Theatre review: A Christmas Carol (Old Red Lion)

Charles Dickens' novella A Christmas Carol is not only one of his best-loved stories, it's even credited with forming much of the modern idea of how Christmas should be celebrated. The story of miser Ebenezer Scrooge (Alexander McMorran,) visited on Christmas Eve by a series of ghosts who teach him how to save his soul by embracing the spirit of the season, is one most people will have come across a number of times. So Metal Rabbit's production managing to make it feel fresh and new is quite an achievement. An early indicator that this isn't your usual family fare is in the show's scheduling: Playing at the Old Red Lion after the main show Charming, a 9:30pm start time clearly isn't aimed at getting a big kiddie audience in.
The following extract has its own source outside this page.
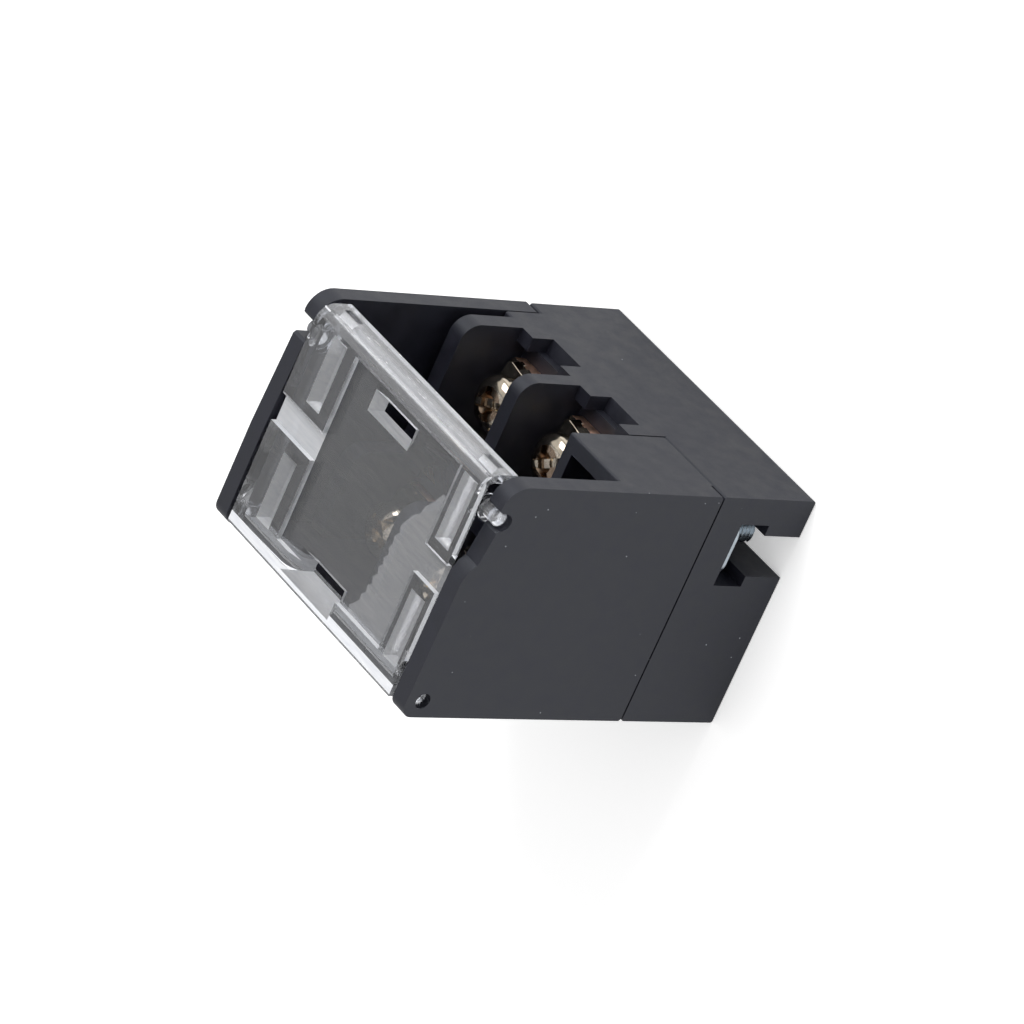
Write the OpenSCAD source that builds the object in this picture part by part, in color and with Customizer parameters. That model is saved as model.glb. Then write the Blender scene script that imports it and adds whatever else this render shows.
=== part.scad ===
// Two-pole barrier terminal block for a T-profile rail, with a clamp section and a clear hinged cover.
// Each pole has a low terminal at the wire side and a high terminal on a raised tier behind it.
// Frame: base on Z = 0, +Z towards the cover, +X towards the clamp section, +Y towards the wire side.
// Lengths along X are often given as a depth d, measured from the outer face of the clamp section.

/* [Overall] */
// Distance between the two poles
pole_pitch = 17; // [15:0.5:21]
// Depth across the rail, from the wire side to the back
block_depth = 42; // [38:0.5:52]
// Height from the rail face to the front of the end plates
block_height = 64.3; // [58:0.1:78]
// Height of the base, up to the seam of the end pieces
base_height = 19.1; // [18.5:0.1:23]
// Length of the clamp section along the rail
clamp_length = 17.4; // [15.5:0.1:21]

/* [Tiers] */
// Distance of the high tier behind the low one
tier_setback = 24.3; // [23:0.1:24.5]
// Height of the high tier above the low one
tier_rise = 10.2; // [8:0.1:12]
// Thickness of the back wall
back_wall = 1.3; // [1:0.1:1.3]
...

Instead this version reveals A Christmas Carol as an all-too-contemporary story by stripping it back to its original political message.

Neil Bartlett's stage adaptation sticks to Dickens' own words, but his editing choices focus not on picture-postcard imagery but on the message that Christmas should stand for the better-off helping those in greater need. Gus Miller's choice to strip the story of Victoriana and present it in modern dress helps reinforce the fact that Scrooge's rants, that the poor deserve their fate and should be shoved out of the way into workhouses, are barely distinguishable from statements made on a regular basis by modern politicians.


Cutesy it may not be, but this Christmas Carol is far from lacking in charm. McMorran is surrounded by an ensemble (Cat Gerrard, Elizabeth Grace-Williams, James Mack, Liam Mansfield, Rhiannon Neads) who take on all the other human roles as well as turning into an eerie chorus to represent the ghosts of Christmas Past, Present and Yet To Come. Their creepy acapella carol singing combined with Matt Leventhall's restrained lighting (one scene sees Scrooge searching for ghosts with just the torchlight breaking the gloom) makes for a hugely atmospheric effect, and helps build to what I found the most moving moment, of Scrooge facing the Ghost of Christmas Yet To Come with the most fear, but also with the determination that what he's about to see is for his own good. As so often happens, stripping the story of a century's worth of baggage and treating it as if they've never heard it before leads to the company revealing it as something fresh and relevant. Despite the late-night slot this isn't an "adult" Christmas Carol, but it is a grown-up one.

A Christmas Carol by Charles Dickens, adapted by Neil Bartlett, is booking until the 3rd of January at the Old Red Lion Theatre.

Running time: 1 hour 30 minutes straight through.